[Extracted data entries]
####################

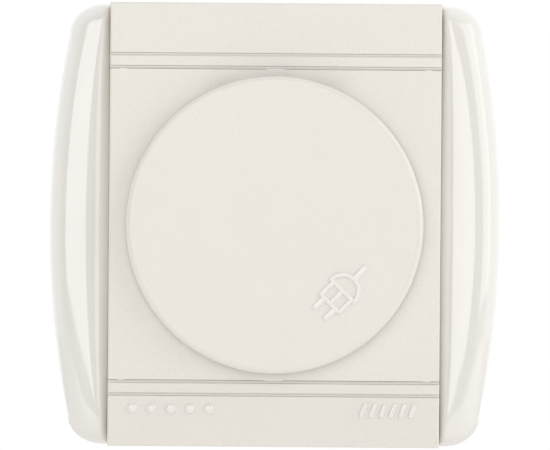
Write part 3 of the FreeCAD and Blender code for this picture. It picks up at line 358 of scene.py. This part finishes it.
class MarkSizes(bpy.types.PropertyGroup):
    lid_face: length_property("Lid face", "Lid's face in front of the wall", 14.6)
    strip_face: length_property("Strip face", "Strip's face in front of the wall", 10.5)
    plug_x: length_property("Plug x", "Plug mark's middle, right of the axis", 12.5)
    plug_z: length_property("Plug z", "Plug mark's middle, above the axis", -11.9)
    line: length_property("Line", "Half width of a thin line of the plug mark", 0.46)
    bold: length_property("Bold", "Half width of a thick line of the plug mark", 0.62)
    line_height: length_property("Line height", "Height of the plug mark's lines", 0.42)
    body: length_property("Body", "Radius of the plug's round body, to the line's middle", 2.93)
    collar: length_property("Collar", "Half width of the plug's collar, to the line's middle", 2.33)
    collar_length: length_property("Collar length", "Collar, to the middle of its front line", 3.28)
    prong: length_property("Prong", "Prongs from the plug's middle line", 1.4)
    prong_tip: length_property("Prong tip", "Tips of the prongs from the plug's middle", 6.1)
    cable_tip: length_property("Cable tip", "End of the cable from the plug's middle", 6.3)
    dot_radius: length_property("Dot radius", "Dome", 0.97)
    dot_height: length_property("Dot height", "Dome", 0.55)
    dot_first: length_property("Dot first", "First dome from the axis", -25.8)
    dot_pitch: length_property("Dot pitch", "From dome to dome", 3.5)
    dot_drop: length_property("Dot drop", "Domes below the axis", 33.67)
    bar_half: length_property("Bar half", "Half width of a slanting bar", 0.43)
    bar_height: length_property("Bar height", "Slanting bar", 0.38)
    bar_first: length_property("Bar first", "Foot of the first bar from the axis", 15.93)
    bar_pitch: length_property("Bar pitch", "From bar to bar", 1.8)
    bar_foot: length_property("Bar foot", "Feet of the bars below the axis", 35.1)
    bar_length: length_property("Bar length", "Slanting bar", 2.8)
    bar_lean: angle_property("Bar lean", "Lean of the bars", 20)
    dots: count_property("Dots", "Domes on the lower band", 5)
    bars: count_property("Bars", "Slanting bars on the lower band", 6)


class StageSizes(bpy.types.PropertyGroup):
    distance: length_property("Distance", "Camera from the cover", 1500.0)
    view_width: length_property("View width", "Width of the view at the cover's face", 100.15)
    roll: angle_property("Roll", "Camera roll", -0.45)
    floor_drop: length_property("Floor drop", "Floor below the axis", 120.0)
    floor_side: length_property("Floor side", "Side of the square floor", 1600.0)
    key: number_property("Key", "Radiance of the large light at the right", 0.95)
    softbox: number_property("Softbox", "Radiance of the light in front", 1.35)
    front: number_property("Front", "Brightness of the surroundings in front", 0.36)
    around: number_property("Around", "Brightness of the surroundings elsewhere", 1.0)


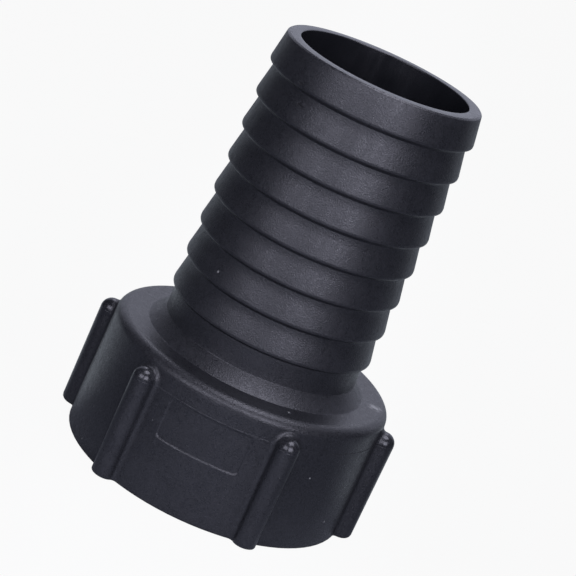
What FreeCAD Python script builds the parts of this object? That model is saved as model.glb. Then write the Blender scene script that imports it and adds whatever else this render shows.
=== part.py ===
import FreeCAD, Part
import math
import os
import Sketcher

# Hose adapter for the outlet of a bulk container: a screw cap with a coarse internal thread,
# moulded in one piece with a barbed hosetail, and the flat sealing washer inside the cap.
# The cap stands mouth down on Z = 0, and +Z runs up the hosetail along the common axis.

SIZES = [
    # the cap and its coarse buttress thread
    ("thread_diameter", 60.6, "wall between the turns of the thread"),
    ("thread_pitch", 6.0, "rise of one turn"),
    ("thread_depth", 1.8, "height of the thread ridge above the wall"),
    ("thread_crest_width", 1.1, "flat top of the ridge"),
    ("load_flank_angle", 10.0, "lean of the flank that bears, towards the roof"),
    ("entry_flank_angle", 40.0, "lean of the flank that faces the mouth"),
    ("thread_start", 1.2, "from the lead-in to the lowest flank"),
    ("cap_wall", 5.9, "wall outside the thread, at the mouth"),
    ("cap_height", 32.5, "mouth to flat top"),
    ("cap_draft", 0.8, "degrees of mould draft on the outside"),
    ("roof_thickness", 4.0, "between the washer seat and the flat top"),
    ("seat_width", 8.8, "washer seat, from the waterway to the thread wall"),
    ("shoulder_radius", 2.6, "rounding of the cap's top edge"),
    ("mouth_radius", 0.3, "rounding of the cap's bottom edge"),
    ("lead_depth", 3.0, "plain recess at the mouth"),
    ("lead_clearance", 0.7, "recess outside the thread wall"),
    ("edge_break", 0.4, "small chamfer on inner edges"),
    # the grip ribs round the cap
    ("rib_count", 6, "ribs round the cap"),
    ("rib_width", 5.6, "rib, with a half round crown"),
    ("rib_projection", 3.8, "crown outside the mouth edge"),
    ("rib_top_gap", 0.7, "from the foot of the shoulder down to the rib's domed end"),
    ("rib_root_radius", 1.0, "rounding where a rib meets the wall"),
    # the shallow panel between two ribs
    ("panel_width", 21.7, "measured round the wall"),
    ("panel_height", 10.5, "along the axis"),
    ("panel_drop", 6.5, "from the flat top down to the panel"),
    ("panel_depth", 0.25, "recess in the wall"),
    ("panel_corner", 1.0, "rounding of the panel's corners"),
    # the collar between the cap and the hosetail
    ("collar_height", 3.45, "cone on the flat top"),
    ("collar_flare", 3.3, "cone's foot outside the plain root"),
    # the hosetail
    ("tail_wall", 3.1, "waterway to neck"),
    ("root_step", 0.3, "plain root outside the neck"),
    ("root_length", 6.6, "collar to the lowest crest"),
    ("barb_count", 8, "barbs along the tail"),
    ("barb_pitch", 8.43, "crest to crest"),
    ("barb_height", 1.4, "crest outside the neck"),
    ("barb_land", 0.6, "narrow cylinder at the crest"),
    ("barb_step", 0.9, "axial length of the step under a crest"),
    ("crest_radius", 0.25, "rounding under a crest"),
    ("nose_length", 7.8, "top crest to the rim"),
    ("nose_relief", 1.25, "rim inside the crest"),
    ("rim_radius", 0.4, "rounding of the rim's outer edge"),
    ("rim_edge", 0.15, "small chamfer where the waterway meets the rim"),
    # the flat sealing washer against the roof
    ("washer_thickness", 3.0, "rubber washer"),
    ("washer_gap", 0.3, "round the washer's outer edge"),
    ("washer_bore_gap", 1.5, "washer's hole outside the waterway"),
    ("washer_thread_gap", 1.0, "from the top of the thread to the washer"),
]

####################

PROBLEM STATEMENT:
Please output the complete data exactly.

PROBLEM SOLUTION:
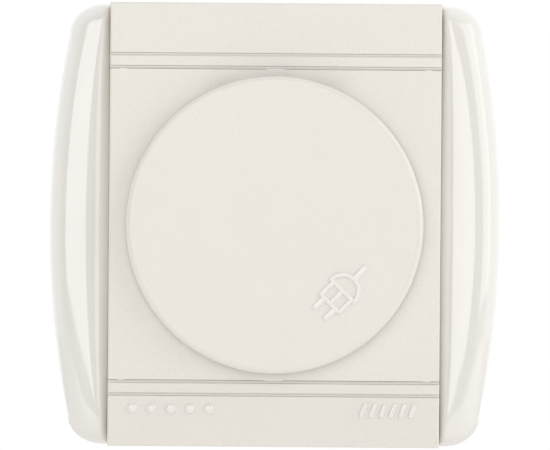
Write part 3 of the FreeCAD and Blender code for this picture. It picks up at line 358 of scene.py. This part finishes it.
class MarkSizes(bpy.types.PropertyGroup):
    lid_face: length_property("Lid face", "Lid's face in front of the wall", 14.6)
    strip_face: length_property("Strip face", "Strip's face in front of the wall", 10.5)
    plug_x: length_property("Plug x", "Plug mark's middle, right of the axis", 12.5)
    plug_z: length_property("Plug z", "Plug mark's middle, above the axis", -11.9)
    line: length_property("Line", "Half width of a thin line of the plug mark", 0.46)
    bold: length_property("Bold", "Half width of a thick line of the plug mark", 0.62)
    line_height: length_property("Line height", "Height of the plug mark's lines", 0.42)
    body: length_property("Body", "Radius of the plug's round body, to the line's middle", 2.93)
    collar: length_property("Collar", "Half width of the plug's collar, to the line's middle", 2.33)
    collar_length: length_property("Collar length", "Collar, to the middle of its front line", 3.28)
    prong: length_property("Prong", "Prongs from the plug's middle line", 1.4)
    prong_tip: length_property("Prong tip", "Tips of the prongs from the plug's middle", 6.1)
    cable_tip: length_property("Cable tip", "End of the cable from the plug's middle", 6.3)
    dot_radius: length_property("Dot radius", "Dome", 0.97)
    dot_height: length_property("Dot height", "Dome", 0.55)
    dot_first: length_property("Dot first", "First dome from the axis", -25.8)
    dot_pitch: length_property("Dot pitch", "From dome to dome", 3.5)
    dot_drop: length_property("Dot drop", "Domes below the axis", 33.67)
    bar_half: length_property("Bar half", "Half width of a slanting bar", 0.43)
    bar_height: length_property("Bar height", "Slanting bar", 0.38)
    bar_first: length_property("Bar first", "Foot of the first bar from the axis", 15.93)
    bar_pitch: length_property("Bar pitch", "From bar to bar", 1.8)
    bar_foot: length_property("Bar foot", "Feet of the bars below the axis", 35.1)
    bar_length: length_property("Bar length", "Slanting bar", 2.8)
    bar_lean: angle_property("Bar lean", "Lean of the bars", 20)
    dots: count_property("Dots", "Domes on the lower band", 5)
    bars: count_property("Bars", "Slanting bars on the lower band", 6)


class StageSizes(bpy.types.PropertyGroup):
    distance: length_property("Distance", "Camera from the cover", 1500.0)
    view_width: length_property("View width", "Width of the view at the cover's face", 100.15)
    roll: angle_property("Roll", "Camera roll", -0.45)
    floor_drop: length_property("Floor drop", "Floor below the axis", 120.0)
    floor_side: length_property("Floor side", "Side of the square floor", 1600.0)
    key: number_property("Key", "Radiance of the large light at the right", 0.95)
    softbox: number_property("Softbox", "Radiance of the light in front", 1.35)
    front: number_property("Front", "Brightness of the surroundings in front", 0.36)
    around: number_property("Around", "Brightness of the surroundings elsewhere", 1.0)


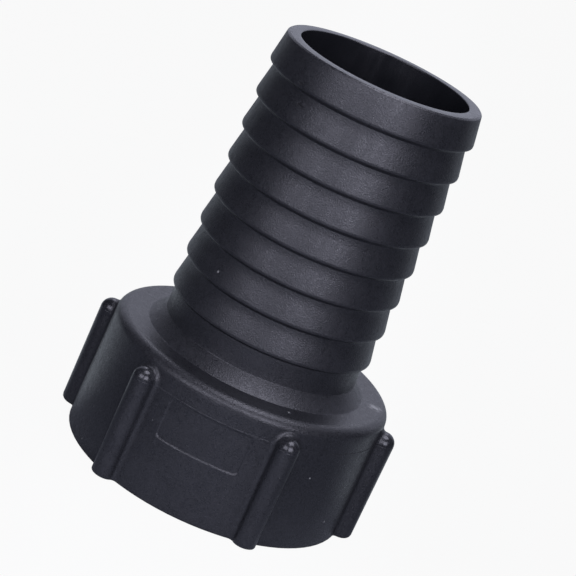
What FreeCAD Python script builds the parts of this object? That model is saved as model.glb. Then write the Blender scene script that imports it and adds whatever else this render shows.
=== part.py ===
import FreeCAD, Part
import math
import os
import Sketcher

# Hose adapter for the outlet of a bulk container: a screw cap with a coarse internal thread,
# moulded in one piece with a barbed hosetail, and the flat sealing washer inside the cap.
# The cap stands mouth down on Z = 0, and +Z runs up the hosetail along the common axis.

SIZES = [
    # the cap and its coarse buttress thread
    ("thread_diameter", 60.6, "wall between the turns of the thread"),
    ("thread_pitch", 6.0, "rise of one turn"),
    ("thread_depth", 1.8, "height of the thread ridge above the wall"),
    ("thread_crest_width", 1.1, "flat top of the ridge"),
    ("load_flank_angle", 10.0, "lean of the flank that bears, towards the roof"),
    ("entry_flank_angle", 40.0, "lean of the flank that faces the mouth"),
    ("thread_start", 1.2, "from the lead-in to the lowest flank"),
    ("cap_wall", 5.9, "wall outside the thread, at the mouth"),
    ("cap_height", 32.5, "mouth to flat top"),
    ("cap_draft", 0.8, "degrees of mould draft on the outside"),
    ("roof_thickness", 4.0, "between the washer seat and the flat top"),
    ("seat_width", 8.8, "washer seat, from the waterway to the thread wall"),
    ("shoulder_radius", 2.6, "rounding of the cap's top edge"),
    ("mouth_radius", 0.3, "rounding of the cap's bottom edge"),
    ("lead_depth", 3.0, "plain recess at the mouth"),
    ("lead_clearance", 0.7, "recess outside the thread wall"),
    ("edge_break", 0.4, "small chamfer on inner edges"),
    # the grip ribs round the cap
    ("rib_count", 6, "ribs round the cap"),
    ("rib_width", 5.6, "rib, with a half round crown"),
    ("rib_projection", 3.8, "crown outside the mouth edge"),
    ("rib_top_gap", 0.7, "from the foot of the shoulder down to the rib's domed end"),
    ("rib_root_radius", 1.0, "rounding where a rib meets the wall"),
    # the shallow panel between two ribs
    ("panel_width", 21.7, "measured round the wall"),
    ("panel_height", 10.5, "along the axis"),
    ("panel_drop", 6.5, "from the flat top down to the panel"),
    ("panel_depth", 0.25, "recess in the wall"),
    ("panel_corner", 1.0, "rounding of the panel's corners"),
    # the collar between the cap and the hosetail
    ("collar_height", 3.45, "cone on the flat top"),
    ("collar_flare", 3.3, "cone's foot outside the plain root"),
    # the hosetail
    ("tail_wall", 3.1, "waterway to neck"),
    ("root_step", 0.3, "plain root outside the neck"),
    ("root_length", 6.6, "collar to the lowest crest"),
    ("barb_count", 8, "barbs along the tail"),
    ("barb_pitch", 8.43, "crest to crest"),
    ("barb_height", 1.4, "crest outside the neck"),
    ("barb_land", 0.6, "narrow cylinder at the crest"),
    ("barb_step", 0.9, "axial length of the step under a crest"),
    ("crest_radius", 0.25, "rounding under a crest"),
    ("nose_length", 7.8, "top crest to the rim"),
    ("nose_relief", 1.25, "rim inside the crest"),
    ("rim_radius", 0.4, "rounding of the rim's outer edge"),
    ("rim_edge", 0.15, "small chamfer where the waterway meets the rim"),
    # the flat sealing washer against the roof
    ("washer_thickness", 3.0, "rubber washer"),
    ("washer_gap", 0.3, "round the washer's outer edge"),
    ("washer_bore_gap", 1.5, "washer's hole outside the waterway"),
    ("washer_thread_gap", 1.0, "from the top of the thread to the washer"),
]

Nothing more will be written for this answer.